In any event, the recent ‘motherhood penalty’ estimates are lower than those made a decade ago based on the RLMS-HSE 2003-2005 sample and indicating an 8.1% lower salary for women with young children compared to those without children.
As a possible explanation, the lower ‘penalty’ may be due to recent developments in the labour market, specifically those affecting the structure of employment. "Russian economy's gradual shift towards non-material production and growth in the segments of intellectual services, such as informational and educational technology, consulting and design, has created slightly more opportunities for remote employment," according to Biryukova. "Perhaps, this allows mothers to shorten the duration of their breaks from work thus also reducing 'motherhood penalties'."
However, this hypothesis requires further verification, admit the researchers.
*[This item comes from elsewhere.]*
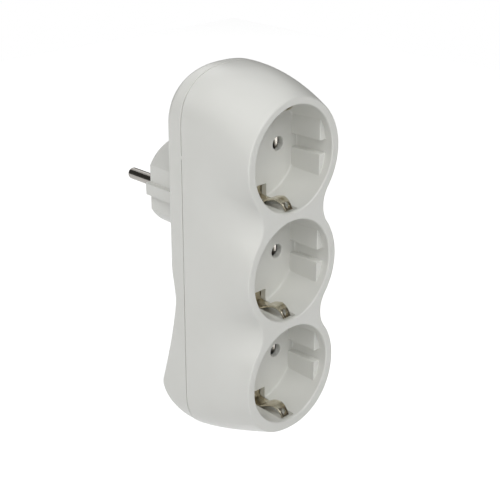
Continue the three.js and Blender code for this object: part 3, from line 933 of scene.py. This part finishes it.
def make_earth_bracket(z):
    """The strip behind a well's floor whose two ends come up through the slots as springs."""
    wall_run = floor_radius + spring_wall_gap
    arm = [
        (spring_base_depth + spring_thickness / 2, floor_radius - spring_seat_inset),
        (well_depth - spring_thickness, wall_run),
        (spring_bend_depth, wall_run),
        spring_knee,
        spring_touch,
        spring_heel,
        spring_tip,
    ]
    mirrored = [(depth, -radius) for depth, radius in reversed(arm)]
    outline = bent_strip(mirrored + arm, spring_thickness, spring_bend_radius)
    outline = [(depth, z + radius) for depth, radius in outline]
    strip = prism("earth_bracket", outline, -spring_width / 2, spring_width / 2, "X", sheet_edge_radius)
    hole_depth, hole_height = Vector(spring_heel).lerp(Vector(spring_tip), spring_hole_share)
    holes = [cylinder("spring_hole", spring_hole_radius, hole_depth - spring_width / 2,
                      hole_depth + 2 * spring_thickness, 0, z + end * hole_height, screw_steps)
             for end in ends.values()]
    taper_tips(strip.data)
    return cut(strip, *holes)


def taper_tips(mesh):
    """Narrows both ends of an earth bracket from the knee to the tip."""
    for vert in mesh.vertices:
        share = clamped((spring_knee[0] - (vert.co.y - front_y)) / (spring_knee[0] - spring_tip[0]))
        vert.co.x *= mixed(1, spring_tip_width / spring_width, share)


def make_plug_earth_strip(direction):
    foot = earth_rail_depth + strip_thickness + seat_gap + strip_thickness / 2
    corners = [
        (foot, direction * (plug_earth_radius - plug_earth_foot_reach)),
        (foot, direction * plug_earth_radius),
        (end_depth - plug_earth_end_setback, direction * plug_earth_radius),
    ]
    outline = bent_strip(corners, strip_thickness, spring_bend_radius)
    half = plug_earth_width / 2
    return prism("plug_earth_strip", outline, -half, half, "X", sheet_edge_radius)


def make_screw(x, z):
    """A thread-forming screw with a domed head and a cross recess."""
    seat = back_profile(z - middle_z) - screw_sink_depth + seat_gap
    point = seat - screw_length
    profile = [(0, point), (screw_point_radius, point)]
    depth = point + screw_point_length
    while depth + screw_pitch < seat - screw_plain_length:
        profile += [(screw_core_radius, depth), (screw_radius, depth + screw_pitch / 2)]
        depth += screw_pitch
    profile += [(screw_core_radius, depth), (screw_radius, depth), (screw_radius, seat)]
    profile.append((screw_head_radius, seat))
    for i in range(edge_rings):
        angle = i / edge_rings * pi / 2
        crown = (screw_head_height - screw_head_rim) * sin(angle)
        profile.append((screw_head_radius * cos(angle), seat + screw_head_rim + crown))
    top = seat + screw_head_height
    profile.append((0, top))
    half = cross_width / 2
    reach = cross_length / 2
    cross = joined(
        block("cross_recess", x - reach, x + reach, top - cross_depth, top + wall, z - half, z + half),
        block("cross_recess", x - half, x + half, top - cross_depth, top + wall, z - reach, z + reach))
    return cut(spun("housing_screw", profile, x, z, screw_steps), cross)


# Finishes

def new_group(name, inputs, outputs):
    """A shader node group with named sockets, and its two end nodes."""
    group = bpy.data.node_groups.new(name, "ShaderNodeTree")
    for label, kind in inputs.items():
        group.interface.new_socket(name=label, in_out="INPUT", socket_type=kind)
    for label, kind in outputs.items():
        group.interface.new_socket(name=label, in_out="OUTPUT", socket_type=kind)
    return group, group.nodes.new("NodeGroupInput"), group.nodes.new("NodeGroupOutput")


def noise(tree, place, scale, detail, roughness):
    node = add_node(tree, "ShaderNodeTexNoise", noise_dimensions="3D")
    tree.links.new(place, node.inputs["Vector"])
    for name, value in (("Scale", scale), ("Detail", detail), ("Roughness", roughness)):
        if isinstance(value, (int, float)):
            node.inputs[name].default_value = value
        else:
            tree.links.new(value, node.inputs[name])
    return node.outputs["Fac"]


def ranged(tree, value, low, high, to_low, to_high):
    node = add_node(tree, "ShaderNodeMapRange", clamp=True)
    tree.links.new(value, node.inputs["Value"])
    for name, number in (("From Min", low), ("From Max", high), ("To Min", to_low), ("To Max", to_high)):
        if isinstance(number, (int, float)):
            node.inputs[name].default_value = number
        else:
            tree.links.new(number, node.inputs[name])
    return node.outputs["Result"]


def blended(tree, mask, first, second):
    node = add_node(tree, "ShaderNodeMix", data_type="RGBA")
    tree.links.new(mask, node.inputs["Factor"])
    for socket, value in ((node.inputs[6], first), (node.inputs[7], second)):
        if isinstance(value, tuple):
            socket.default_value = (*value, 1)
        else:
            tree.links.new(value, socket)
    return node.outputs[2]


def cloudy_group():
    """Soft patches, from 0 to 1, for slow changes of colour and gloss over a surface."""
    group, start, end = new_group("soft_patches", {
        "Place": "NodeSocketVector",
        "Scale": "NodeSocketFloat",
        "Stretch": "NodeSocketVector",
    }, {"Mask": "NodeSocketFloat"})
    stretched = add_node(group, "ShaderNodeVectorMath", operation="MULTIPLY")
    group.links.new(start.outputs["Place"], stretched.inputs[0])
    group.links.new(start.outputs["Stretch"], stretched.inputs[1])
    value = noise(group, stretched.outputs[0], start.outputs["Scale"], detail=3.0, roughness=0.55)
    mask = ranged(group, value, low=0.34, high=0.66, to_low=0.0, to_high=1.0)
    group.links.new(mask, end.inputs["Mask"])
    return group


def grain_group():
    """The fine grain of a moulding or of rolled metal, as a height and as a speckle mask."""
    group, start, end = new_group("fine_grain", {
        "Place": "NodeSocketVector",
        "Scale": "NodeSocketFloat",
        "Stretch": "NodeSocketVector",
        "Coarse Share": "NodeSocketFloat",
    }, {"Height": "NodeSocketFloat", "Speckle": "NodeSocketFloat"})
    stretched = add_node(group, "ShaderNodeVectorMath", operation="MULTIPLY")
    group.links.new(start.outputs["Place"], stretched.inputs[0])
    group.links.new(start.outputs["Stretch"], stretched.inputs[1])
    fine = noise(group, stretched.outputs[0], start.outputs["Scale"], detail=2.0, roughness=0.6)
    coarse_to_fine = 0.12
    coarse_scale = calculated(group, "MULTIPLY", start.outputs["Scale"], coarse_to_fine)
    coarse = noise(group, stretched.outputs[0], coarse_scale, detail=2.0, roughness=0.5)
    weighted = calculated(group, "MULTIPLY", coarse, start.outputs["Coarse Share"])
    group.links.new(calculated(group, "ADD", fine, weighted), end.inputs["Height"])
    speckle = ranged(group, fine, low=0.55, high=0.75, to_low=0.0, to_high=1.0)
    group.links.new(speckle, end.inputs["Speckle"])
    return group


def placed_group(tree, group, place, values):
    node = add_node(tree, "ShaderNodeGroup", node_tree=group)
    tree.links.new(place, node.inputs["Place"])
    for name, value in values.items():
        node.inputs[name].default_value = value
    return node


def surface_material(name, colours, gloss, metallic, patches, grain, grain_depth):
    """A finish whose colour and gloss drift in soft patches, with a fine grain that catches the light."""
    material = bpy.data.materials.new(name)
    material.use_nodes = True
    tree = material.node_tree
    shader = tree.nodes["Principled BSDF"]
    place = tree.nodes.new("ShaderNodeTexCoord").outputs["Object"]
    cloudy = placed_group(tree, soft_patches, place, patches)
    grained = placed_group(tree, fine_grain, place, grain)
    toned = blended(tree, cloudy.outputs["Mask"], colours["main"], colours["drift"])
    faint = calculated(tree, "MULTIPLY", grained.outputs["Speckle"], colours["speckle_share"])
    tree.links.new(blended(tree, faint, toned, colours["speckle"]), shader.inputs["Base Color"])
    level = calculated(tree, "ADD", cloudy.outputs["Mask"], grained.outputs["Speckle"])
    roughness = ranged(tree, level, low=0.0, high=2.0, to_low=gloss[0], to_high=gloss[1])
    tree.links.new(roughness, shader.inputs["Roughness"])
    shader.inputs["Metallic"].default_value = metallic
    bump = tree.nodes.new("ShaderNodeBump")
    bump.inputs["Strength"].default_value = 1.0
    bump.inputs["Distance"].default_value = grain_depth * MM
    tree.links.new(grained.outputs["Height"], bump.inputs["Height"])
    tree.links.new(bump.outputs["Normal"], shader.inputs["Normal"])
    return material


def moulded_plastic():
    return surface_material(
        "moulded_plastic",
        colours={
            "main": (0.735, 0.738, 0.704),
            "drift": (0.720, 0.722, 0.686),
            "speckle": (0.67, 0.67, 0.63),
            "speckle_share": 0.10,
        },
        gloss=(0.28, 0.36),
        metallic=0.0,
        patches={"Scale": 45.0, "Stretch": (1.0, 1.0, 1.0)},
        grain={"Scale": 5200.0, "Stretch": (1.0, 1.0, 1.0), "Coarse Share": 1.0},
        grain_depth=0.0011,
    )


def nickel_plate():
    return surface_material(
        "nickel_plate",
        colours={
            "main": (0.35, 0.334, 0.315),
            "drift": (0.30, 0.283, 0.262),
            "speckle": (0.20, 0.18, 0.16),
            "speckle_share": 0.35,
        },
        gloss=(0.13, 0.30),
        metallic=1.0,
        patches={"Scale": 260.0, "Stretch": (1.0, 0.25, 1.0)},
        grain={"Scale": 3800.0, "Stretch": (1.0, 0.04, 1.0), "Coarse Share": 0.6},
        grain_depth=0.0015,
    )


def tinned_brass():
    return surface_material(
        "tinned_brass",
        colours={
            "main": (0.80, 0.76, 0.64),
            "drift": (0.52, 0.45, 0.32),
            "speckle": (0.20, 0.15, 0.09),
            "speckle_share": 0.35,
        },
        gloss=(0.18, 0.36),
        metallic=1.0,
        patches={"Scale": 420.0, "Stretch": (1.0, 0.6, 0.6)},
        grain={"Scale": 4200.0, "Stretch": (1.0, 0.10, 0.10), "Coarse Share": 0.8},
        grain_depth=0.003,
    )


def bare_brass():
    return surface_material(
        "bare_brass",
        colours={
            "main": (0.70, 0.60, 0.42),
            "drift": (0.58, 0.46, 0.28),
            "speckle": (0.30, 0.22, 0.12),
            "speckle_share": 0.3,
        },
        gloss=(0.2, 0.42),
        metallic=1.0,
        patches={"Scale": 300.0, "Stretch": (1.0, 1.0, 0.5)},
        grain={"Scale": 3600.0, "Stretch": (1.0, 1.0, 0.08), "Coarse Share": 0.7},
        grain_depth=0.003,
    )


def plated_brass():
    return surface_material(
        "plated_brass",
        colours={
            "main": (0.76, 0.73, 0.67),
            "drift": (0.66, 0.62, 0.54),
            "speckle": (0.40, 0.35, 0.27),
            "speckle_share": 0.25,
        },
        gloss=(0.26, 0.42),
        metallic=1.0,
        patches={"Scale": 340.0, "Stretch": (1.0, 0.5, 1.0)},
        grain={"Scale": 3600.0, "Stretch": (1.0, 0.08, 1.0), "Coarse Share": 0.7},
        grain_depth=0.002,
    )


def screw_steel():
    return surface_material(
        "screw_steel",
        colours={
            "main": (0.52, 0.53, 0.54),
            "drift": (0.40, 0.40, 0.38),
            "speckle": (0.22, 0.21, 0.20),
            "speckle_share": 0.3,
        },
        gloss=(0.24, 0.45),
        metallic=1.0,
        patches={"Scale": 500.0, "Stretch": (1.0, 1.0, 1.0)},
        grain={"Scale": 4500.0, "Stretch": (1.0, 1.0, 1.0), "Coarse Share": 0.8},
        grain_depth=0.003,
    )


# Assembly

def finish_piece(piece, name, material, node):
    piece.name = name
    mesh = piece.data
    mesh.name = name
    mesh.transform(Matrix.Scale(MM, 4))
    mesh.materials.clear()
    mesh.materials.append(material)
    mesh.shade_smooth()
    mesh.set_sharp_from_angle(angle=sharp_shading)
    weighted = piece.modifiers.new("even_shading", "WEIGHTED_NORMAL")
    weighted.keep_sharp = True
    weighted.weight = large_face_weight
    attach(piece, "root")
    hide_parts(node)


bpy.context.scene.view_settings.view_transform = "Standard"
add_camera()
set_world()
add_floor()
add_dark_wall()
for light_name, (azimuth, elevation, power) in soft_lights.items():
    add_soft_light(light_name, azimuth, elevation, power)

soft_patches = cloudy_group()
fine_grain = grain_group()
plastic = moulded_plastic()
nickel = nickel_plate()
earth_metal = tinned_brass()
brass = bare_brass()
clip_metal = plated_brass()
steel = screw_steel()

finish_piece(make_front_housing(), "front_moulding", plastic, "front_housing")
finish_piece(make_rear_cover(), "rear_moulding", plastic, "rear_cover")
for side_name, side in sides.items():
    finish_piece(make_plug_pin(side), f"pin_{side_name}", nickel, f"plug_pin_{side_name}")
    for socket_name, z in sockets.items():
        finish_piece(make_contact_clip(side, z), f"clip_{side_name}_{socket_name}", clip_metal,
                     f"contact_clip_{side_name}_{socket_name}")
for socket_name, z in sockets.items():
    finish_piece(make_earth_bracket(z), f"earth_spring_{socket_name}", earth_metal,
                 f"earth_bracket_{socket_name}")
for end_name, direction in ends.items():
    finish_piece(make_plug_earth_strip(direction), f"plug_earth_{end_name}", earth_metal,
                 f"plug_earth_strip_{end_name}")
for screw_name, (x, z) in screw_places().items():
    finish_piece(make_screw(x, z), f"screw_{screw_name}", steel, f"housing_screw_{screw_name}")

for rail in ("contact_rail_left", "contact_rail_right", "earth_rail"):
    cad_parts[rail].data.materials.clear()
    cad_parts[rail].data.materials.append(brass)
Fortunately, 'motherhood penalties' are temporary and usually limited to the first few years of the child's life, when mothers need to spend more time caring for the young offspring. The older and more independent the child, the more the mother is able to focus on her work.
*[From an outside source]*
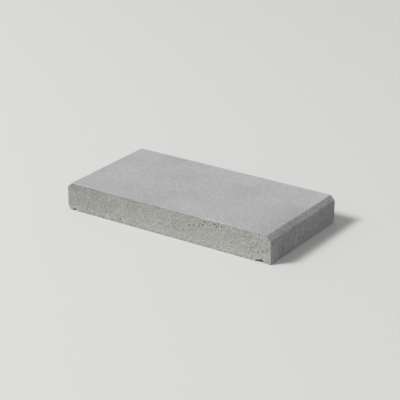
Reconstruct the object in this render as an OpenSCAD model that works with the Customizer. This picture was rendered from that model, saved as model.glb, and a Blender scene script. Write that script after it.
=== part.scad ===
// Pillar cap of pressed concrete: a flat stone with a chamfer along the top of each short end.
// One covers an oblong pillar. Two, laid with a long face of each together, cover a square one.
//
// Millimetres. X runs along the stone, Y across it and Z up.
// The origin is the middle of the bed, the flat underside that lies on the pillar.

/* [Stone] */
// Length, from one end face to the other
stone_length = 500; // [200:5:900]
// Width, from one joint face to the other
stone_width = 250; // [100:5:600]
// Height, from the bed to the top face
stone_height = 60; // [35:1:150]

/* [Chamfers] */
// How far a chamfer runs in along the top face
chamfer_run = 10; // [3:0.5:25]
// How far a chamfer comes down the end face
chamfer_drop = 10; // [3:0.5:25]

/* [Arrises] */
// How far back the edges all round the two joint faces are eased, where the mould opened
joint_arris = 1.5; // [0.5:0.1:4]
// How far back the two edges between an end face and the bed are eased
bed_arris = 2; // [0.5:0.1:4]

/* [Hidden] */

// How many times its set-back an arris's centre lies inside each face. Above 1 the arc is flatter
// than a quarter turn, and meets both faces at a slight angle, as an eased edge does.
arris_flatness = 1.5;
// Sides that a full turn of an arris is drawn with
arc_sides = 64;
// How far a cutting shape runs past the corner that it cuts
spare = 1;
// Longer than the stone can be from any of its faces
beyond = 2 * (stone_length + stone_width + stone_height);

end_x = stone_length / 2;
shoulder_z = stone_height - chamfer_drop;
chamfer_slope = atan2(chamfer_drop, chamfer_run);

// The faces that run across the stone, as [a point on the face in X and Z, its slope from level].
// Each end has a chamfer and an end face, on the +X side here and mirrored to the other.
top_face = [[0, stone_height], 0];
chamfer_face = [[end_x, shoulder_z], chamfer_slope];
end_face = [[end_x, 0], 90];
bed_face = [[0, 0], 180];

// What an arris takes off a square corner that points to +X +Y. The arc starts at the origin, on
// the face that looks to +Y, and ends on the face that looks to +X.
module arris_waste(set_back) {
    centre = arris_flatness * set_back;
    translate([set_back - centre, -centre])
        difference() {
            square(centre + spare);
            circle(norm([centre, centre - set_back]), $fn = arc_sides);
        }
}

// Lays a shape's XY plane on a face, with the shape's origin this far along Y
module on_face(face, y = 0) {
    point = face[0];
    translate([point.x, y, point.y])
        rotate([0, face[1], 0])
            children();
}

// Everything behind a face of this width, less an arris along both of its sides
module behind(face, width, arris) {
    difference() {
        on_face(face)
            translate([-beyond / 2, -beyond / 2, -beyond])
                cube(beyond);
        for (side = [0, 1])
            mirror([0, side, 0])
                on_face(face, width / 2 - arris)
                    rotate([90, 0, 90])
                        linear_extrude(beyond, center = true)
                            arris_waste(arris);
    }
}

// Everything behind a face that runs across the stone from joint face to joint face
module behind_across(face) {
    behind(face, stone_width, joint_arris);
}

// Everything behind one face of the +X end and the same face of the -X end
module between_ends(face) {
    intersection_for(side = [0, 1])
        mirror([side, 0, 0])
            behind_across(face);
}

// Everything between the two joint faces
module between_joints() {
    cube([beyond, stone_width, beyond], center = true);
}

// Everything above the bed, less an arris along each end face
module above_bed() {
    rotate([0, 0, 90])
        behind(bed_face, stone_length, bed_arris);
}

// The stone is what lies behind all of its faces at once
module cap_stone() {
    color([0.70, 0.70, 0.69])
        intersection() {
            between_joints();
            above_bed();
            behind_across(bed_face);
            behind_across(top_face);
            between_ends(end_face);
            between_ends(chamfer_face);
        }
}

cap_stone();
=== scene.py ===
# %% [markdown]
# # A pillar cap of pressed concrete
# The object is one flat oblong stone with a chamfer along the top of each short end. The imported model
# gives its exact form, with clean faces and even arrises. The real stone was pressed in a steel mould,
# knocked about and stacked: its arrises are worn and crumbled, its two long faces are open and sandy,
# and a few of its corners have broken off. This lesson makes that stone, inside the exact one's box.

import math

import bmesh
import bpy
import numpy as np
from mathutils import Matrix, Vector


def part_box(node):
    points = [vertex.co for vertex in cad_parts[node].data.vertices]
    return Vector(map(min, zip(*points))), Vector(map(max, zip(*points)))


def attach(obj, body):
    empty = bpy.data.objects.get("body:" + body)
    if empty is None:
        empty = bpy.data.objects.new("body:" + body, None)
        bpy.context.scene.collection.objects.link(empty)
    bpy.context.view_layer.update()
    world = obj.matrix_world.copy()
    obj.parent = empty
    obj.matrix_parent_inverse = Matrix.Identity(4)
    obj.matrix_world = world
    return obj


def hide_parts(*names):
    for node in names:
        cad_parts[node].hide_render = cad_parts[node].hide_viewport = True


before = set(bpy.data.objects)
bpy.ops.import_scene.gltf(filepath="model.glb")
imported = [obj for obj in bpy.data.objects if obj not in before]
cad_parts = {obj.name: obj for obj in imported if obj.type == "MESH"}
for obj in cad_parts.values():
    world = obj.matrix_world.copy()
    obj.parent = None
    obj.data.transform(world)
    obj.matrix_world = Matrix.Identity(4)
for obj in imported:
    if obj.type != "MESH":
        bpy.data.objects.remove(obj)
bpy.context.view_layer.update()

# %% [markdown]
# ## Sizes
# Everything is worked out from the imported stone, in metres. The box gives the length, width and height.
# The chamfer is read from the mesh: the top face stops short of the end by the chamfer's run, and the
# end face stops below the top by its drop.

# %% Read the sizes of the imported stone
MM = 0.001
TINY = 0.01 * MM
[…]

Biryukova and Makarentseva did not find any significant differences between the salaries of women having grown-up children and those of their childless female colleagues.
As a next step, the researchers plan to examine the dynamics of 'motherhood penalties' between 1994 and 2015 (i.e. at different stages of the economic cycle). They also intend to examine how 'motherhood penalties' affect women with children of different ages, notably 18 months, three and six years – the former two falling within the customary parental leave, and the latter covering the last preschool/first school year.